私がこの研究の着想を得たのは、10年以上前のことでした。だれもやっていないことをやりたい……とテーマを探す中で、あるコンセプトにもとづいて設計した有機分子を、適切な金属と組み合わせてコントロールすることで、こちらがねらった現象、たとえば偏光発光のようなことを引き起こせるのではないかという、新しい発想がうかびました。この時点で、それがどんなことに応用できるのか、正直なところまったく考えていませんでした。
さて、分子にいうことをきいてもらうためには、まず分子ととことん話し合うことが必要だと、私は考えました。その方法が、分子が発する光を分析してその構造や性質を解釈する「スペクトロスコピー」。その技術の習得に10年を費やし、ようやく準備が整ったとき、幸いにも私の温めてきたアイデアには、まだだれも手をつけていませんでした。
そこで私は、コンセプトにあった有機分子を保有する企業にアプローチし、共同研究のプロジェクトを立ち上げました。私のねらいは的中し、2007年6月、偏光発光する素材の仕組みに関わる論文発表をすることができ、プレスリリースで大きく取り上げられました。
発表された奇異な現象は大きな関心を呼び、講演の依頼が相次ぎました。その先々で、さまざまな分野の専門家が、それぞれの観点から私の研究の応用の可能性を教えてくださったのです。
まずは次世代ディスプレイへの応用。偏光フィルタとバックライトが不要となるので、軽量化、省エネ化などが期待できます。銀行のATMなどの覗き見防止機能にも応用できるでしょう。
さらに、光ファイバーに同時に2つの偏光を流すことで、伝送容量を2倍にできるのではないか。3D映像・立体視に応用できるのではないか。紙幣などの偽造防止のためのセキュリティインクの性能を向上できるのではないか……、と私自身にはとても思いつかないようなアイデアが、どんどん飛び出してきます。たぶんこれからも、可能性は広がり続けることでしょう。また、研究成果だけでなく、私たちの主題とする膜を構築する手法自体も、また別の素材を作るために応用されていくに違いありません。
新しい素材、新しいコンセプトの提供が、研究者自身も予想していなかった可能性につながる。科学の基礎研究とは、こういうものなのです。大学ならではの研究、企業にはできない研究が、大学で研究テーマを考えていくうえでの醍醐味です。
「理科」の根っこは好奇心
今回の「偏光発光膜」のように、有機分子と金属の化合物を「錯体」といいます。有機物・無機物双方の特質をあわせ持つ、あるいは有機物でも無機物でもないこの錯体を扱う「錯体化学」が私の専門、たいへん興味深い分野です。

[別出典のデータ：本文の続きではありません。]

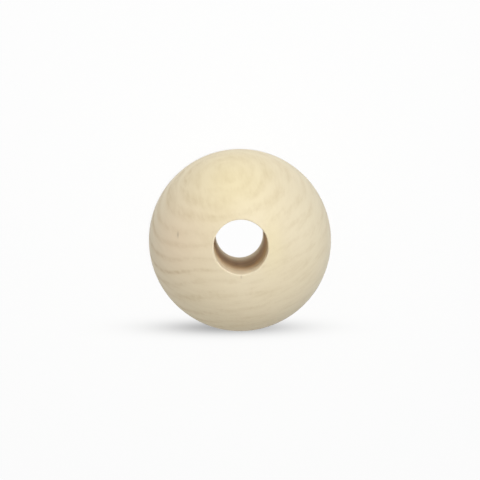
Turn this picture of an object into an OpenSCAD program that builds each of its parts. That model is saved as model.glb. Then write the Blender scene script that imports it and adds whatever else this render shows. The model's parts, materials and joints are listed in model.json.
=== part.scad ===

身近な錯体の例としては、血液中のヘモグロビンや光合成をつかさどるクロロフィルなどがあります。当然ともいえますが、エネルギー問題解決につながる人工的な光合成の実現は、錯体化学のもっともホットな研究テーマのひとつとなっています。
つい最近、私の研究室では、液体の中で発光する錯体を作り出すことに成功しました。実はこれは、なんでもないように見えて、科学的にはかなり画期的なこと。そして、生体内で起こるいろいろな現象のメカニズム解明にも役立つのではないかと考えています。

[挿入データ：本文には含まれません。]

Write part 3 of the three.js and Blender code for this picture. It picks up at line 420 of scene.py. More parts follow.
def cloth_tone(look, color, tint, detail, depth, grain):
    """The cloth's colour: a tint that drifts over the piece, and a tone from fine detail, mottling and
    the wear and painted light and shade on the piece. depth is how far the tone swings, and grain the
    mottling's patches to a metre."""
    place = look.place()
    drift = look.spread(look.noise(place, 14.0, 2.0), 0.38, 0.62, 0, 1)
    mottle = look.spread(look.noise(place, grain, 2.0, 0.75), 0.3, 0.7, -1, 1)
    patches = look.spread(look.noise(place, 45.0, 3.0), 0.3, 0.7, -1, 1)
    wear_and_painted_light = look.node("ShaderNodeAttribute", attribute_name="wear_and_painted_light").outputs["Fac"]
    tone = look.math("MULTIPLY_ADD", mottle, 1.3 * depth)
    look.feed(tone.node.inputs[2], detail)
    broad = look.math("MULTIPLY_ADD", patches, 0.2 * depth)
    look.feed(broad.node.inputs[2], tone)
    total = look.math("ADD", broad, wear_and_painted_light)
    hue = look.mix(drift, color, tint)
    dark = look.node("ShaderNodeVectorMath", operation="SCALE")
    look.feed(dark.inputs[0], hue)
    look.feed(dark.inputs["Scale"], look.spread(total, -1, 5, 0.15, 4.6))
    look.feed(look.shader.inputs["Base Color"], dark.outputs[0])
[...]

ところで、最近は「リケジョ」こと理系志向の女子が増えているとか。私の所属する理工学部化学・生命科学科でも、少し前まで1〜2割だった女子が、今では4割ほどになってきています。
わが国には、理系は男子の世界という妙な先入観があったように思いますが、もちろん理系に男子も女子もありません。自分の研究室で観察してきたところによると、男子と女子では研究への取り組み方や、データを整頓して考えるときのグルーピングなどに違いがあるように思います。決められたことばかりをルーチンでこなすだけではなく、時には少しの遊び心が研究には必要なのですが、これについてのとらえ方も男子と女子では違いますね。どちらがいい、ということではなくどちらもいい。

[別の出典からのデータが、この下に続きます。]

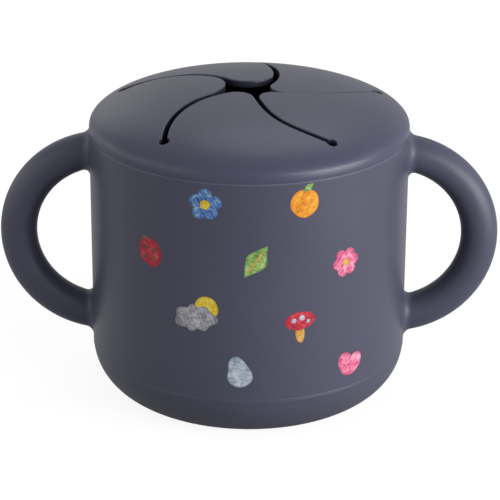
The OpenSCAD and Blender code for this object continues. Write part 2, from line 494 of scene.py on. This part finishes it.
class LidShape:
    """The places that the lid's ring and its flaps share, so that they meet without a seam that shows."""

    def __init__(self, scene):
        s = scene.snack_cup_lid
        body = scene.snack_cup_body
        self.s = s
        self.radius = body.radius
        self.base = body.seam + s.edge
        self.ring = s.hole_ring
        # Profile of a cut edge, as pairs of distance from the cut and depth below the top
        turn = 5
        down = [(s.lip * (1 - cos(pi / 2 * k / turn)), s.lip * (1 - sin(pi / 2 * k / turn)))
                for k in range(turn, -1, -1)]
        self.lip = down + [(x, s.thickness - d) for x, d in down[::-1]]
        self.collar = s.hole + s.lip + 0.2 * MM
        # Angles from a hole to the next one along the hole circle, at which both pieces have corners
        seam = 44
        near, first = self.step_angle(s.hole + s.lip), self.step_angle(self.collar)
        between = [first + (STEP - 2 * first) * k / (seam - 2) for k in range(seam - 1)]
        self.seam = [near] + between + [STEP - near]

    def slit_shade_share(self, depth):
        """Share of painted shade on a cut edge: 1 on its flat, and 0 where its rounding meets the upper or
        lower face.
        """
        return min(1.0, max(0.0, min(depth, self.s.thickness - depth) / self.s.lip)) ** 2

    def step_angle(self, chord):
        return 2 * asin(chord / (2 * self.ring))

    def on_dome(self, x, y, depth=0.0, lift=0.0):
        """The point of the dome over x, y, or one that is depth below it, square to the surface."""
        r = hypot(x, y)
        up = sqrt(max(1 - (r / self.radius) ** 2, 0))
        n = Vector((x / self.radius ** 2, y / self.radius ** 2, up / self.s.rise)).normalized()
        p = Vector((x, y, self.base + self.s.rise * up)) - n * depth
        return (p.x, p.y, p.z + lift)

    def hole(self, k):
        return FIRST_HOLE + STEP * k

    def round_hole(self, k, distance, share):
        """A point round the outer side of hole k, at a distance from its middle; share runs from -1 to 1."""
        limit = acos(-distance / (2 * self.ring))
        t = self.hole(k) + limit * share
        cx, cy = polar(self.ring, self.hole(k))
        return (cx + distance * cos(t), cy + distance * sin(t))

    def slit_middle(self, k, r):
        """A slit winds in evenly from its hole, and each one's last stretch turns a little on its own."""
        inner_end, stretch = 5 * MM, 21 * MM
        end = max(0.0, 1 - (r - inner_end) / stretch)
        along = (self.ring - r) / (self.ring - self.s.star)
        bow = self.s.slit_bows[k % FLAPS] * sin(pi * min(max(along, 0), 1))
        own = self.s.slit_ends[k % FLAPS] * end * end + bow
        return polar(r, self.hole(k) - self.s.slit_turn * along + own)

    def slit_side(self, k, r, aside):
        """A point aside from the middle of slit k, to the anticlockwise side where aside is positive."""
        x0, y0 = self.slit_middle(k, r + 0.01 * MM)
        x1, y1 = self.slit_middle(k, r - 0.01 * MM)
        run = hypot(x1 - x0, y1 - y0)
        x, y = self.slit_middle(k, r)
        return (x + aside * (y1 - y0) / run, y - aside * (x1 - x0) / run)

    def half_width(self, k, r):
        """Half the width of a slit, which is never quite closed next to its hole and next to the star."""
        w = self.s.slit_widths[k % FLAPS] / 2
        mouth = self.s.slit_mouths[k % FLAPS] / 2
        at_hole = max(0.0, 1 - (self.ring - r) / self.s.slit_fades[k % FLAPS])
        star_fade, star_mouth = 5 * MM, 0.8 * MM
        at_star = max(0.0, 1 - (r - self.s.star) / star_fade)
        return max(w, mouth * at_hole * at_hole, star_mouth * at_star * at_star)

    def tip_centre(self, k):
        """Middle of the round tip of flap k, and the radii at which it touches its two slits."""
        tip = self.s.tips[k]

        def other_side(r):
            return self.slit_side(k + 1, r, -(self.half_width(k + 1, r) + tip))

        def miss(r):
            x, y = self.slit_side(k, r, self.half_width(k, r) + tip)
            low, high = 1 * MM, 40 * MM
            for _ in range(50):
                middle = (low + high) / 2
                low, high = (middle, high) if hypot(*other_side(middle)) < hypot(x, y) else (low, middle)
            ox, oy = other_side(low)
            gap = (atan2(oy, ox) - atan2(y, x) + pi) % (2 * pi) - pi
            return gap, (x, y), low

        low, high = 3.5 * MM, 20 * MM
        for _ in range(50):
            middle = (low + high) / 2
            low, high = (middle, high) if miss(middle)[0] < 0 else (low, middle)
        _gap, centre, far = miss(high)
        return centre, high, far

    def outline(self, k):
        """The cut edge of flap k from hole to hole, as dense points of its left side, tip and right side."""
        s = self.s
        centre, near_r, far_r = self.tip_centre(k)

        def hole_side(n, sign):
            """From the hole circle round the inner side of hole n to where its slit begins."""
            cx, cy = polar(self.ring, self.hole(n))
            out = self.hole(n)
            r = self.ring
            x, y = self.slit_side(n, r, sign * self.half_width(n, r))
            while hypot(x - cx, y - cy) < s.hole:
                r -= 0.02 * MM
                x, y = self.slit_side(n, r, sign * self.half_width(n, r))
            stop = (atan2(y - cy, x - cx) - out) % (2 * pi)
            start = acos(-s.hole / (2 * self.ring))
            if sign < 0:
                stop, start = stop - 2 * pi, -start
            steps = 24
            curve = [(cx + s.hole * cos(out + start + (stop - start) * i / steps),
                      cy + s.hole * sin(out + start + (stop - start) * i / steps)) for i in range(steps + 1)]
            return curve, r

        left, left_r = hole_side(k, 1)
        right, right_r = hole_side(k + 1, -1)
        count = 160
        for i in range(1, count + 1):
            r = left_r + (near_r - left_r) * i / count
            left.append(self.slit_side(k, r, self.half_width(k, r)))
            r = right_r + (far_r - right_r) * i / count
            right.append(self.slit_side(k + 1, r, -self.half_width(k + 1, r)))
        start = atan2(left[-1][1] - centre[1], left[-1][0] - centre[0])
        stop = atan2(right[-1][1] - centre[1], right[-1][0] - centre[0])
        sweep = (start - stop) % (2 * pi)
        round_off = s.tips[k]
        turns = [start - sweep * i / 60 for i in range(1, 60)]
        tip = [(centre[0] + round_off * cos(t), centre[1] + round_off * sin(t)) for t in turns]
        return even_out(left, 0.1 * MM), tip, even_out(right[::-1], 0.1 * MM)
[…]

実は今年は、キュリー夫人のノーベル化学賞受賞100周年、そして世界化学年です。女性の人材育成に力を入れようという折しも、リケジョの活躍は頼もしい限りです。
その一方で、今、若者の理科離れが問題となっています。でも、人間の頭にはもともと理系も文系もない、というのが私の考え。理科や数学などの「科目」が好きか嫌いかという前に、わからないことを知りたいと思う好奇心を大切にしてほしい。そこから本来の「理科」が始まります。